Начало 1900-х годов. Война на юге Африки оповестила мир об изобретении колючей проволоки, концлагерей и первом боевом использовании пулемета системы «Максим». Песенку «Трансвааль-Трансвааль, страна моя, весь мир горит огнем…» – поют всюду. Погиб «Варяг», Транссибирская магистраль забита вереницами воинских теплушек, Каляев взорвал московского генерал-губернатора… Николай Иванович Исаев – отец двоих подрастающих мальчиков. Что за судьба их ждет? Но Николай Иванович – государственник, и в том кругу, где он вращается, своих детей от выполнения долга не прячут. Определить в кадетский корпус? Но именно в эти годы вся читающая Россия не выпускает из рук книг Куприна, клеймящего нравы кадетских корпусов и юнкерских училищ…
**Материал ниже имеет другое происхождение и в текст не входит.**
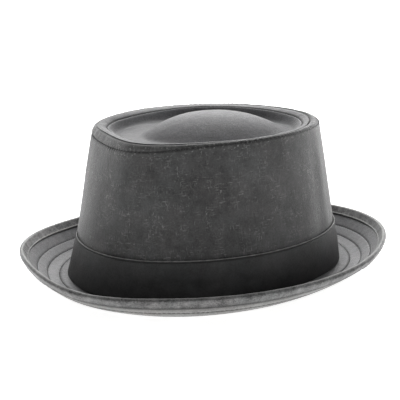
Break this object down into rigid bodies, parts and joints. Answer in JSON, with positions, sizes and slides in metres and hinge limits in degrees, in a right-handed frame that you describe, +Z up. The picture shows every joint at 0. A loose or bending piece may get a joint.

Во время своих поездок Николай Иванович, видимо, интересуется тем, как поставлено дело воспитания подростков в Европе. А там ширится движение бой-скаутизма. В Россию это движение уже также проникло. Использовать любовь подростков к движению, приключениям и походам, чтобы превратить своих мальчиков в крепких физически развитых юношей, родителям Исаевым кажется находкой. А Сережа и Борис ради такой заманчивой жизни готовы подчиняться любой дисциплине, хоть военной. В военные игры, впрочем, они и до этого играли с упоением.
Братья Исаевы учатся в 1-й петербургской гимназии на Ивановской улице (с 1918 года – ул. Социалистическая).
30
Василий Матвеевич Глинка (1836–1902). В звании юнкера был участником обороны Севастополя, служил на той же батарее, что и Лев Толстой. В 1880-х – 1890-х Волыно-Подольский губернатор. Владелец имения Тартак под Житомиром.
31
Ленинград, ул. Софьи Перовской (ныне снова М. Конюшенная), дом 8, кв. 14.
32
Однажды якобы запустившей в него туфлей.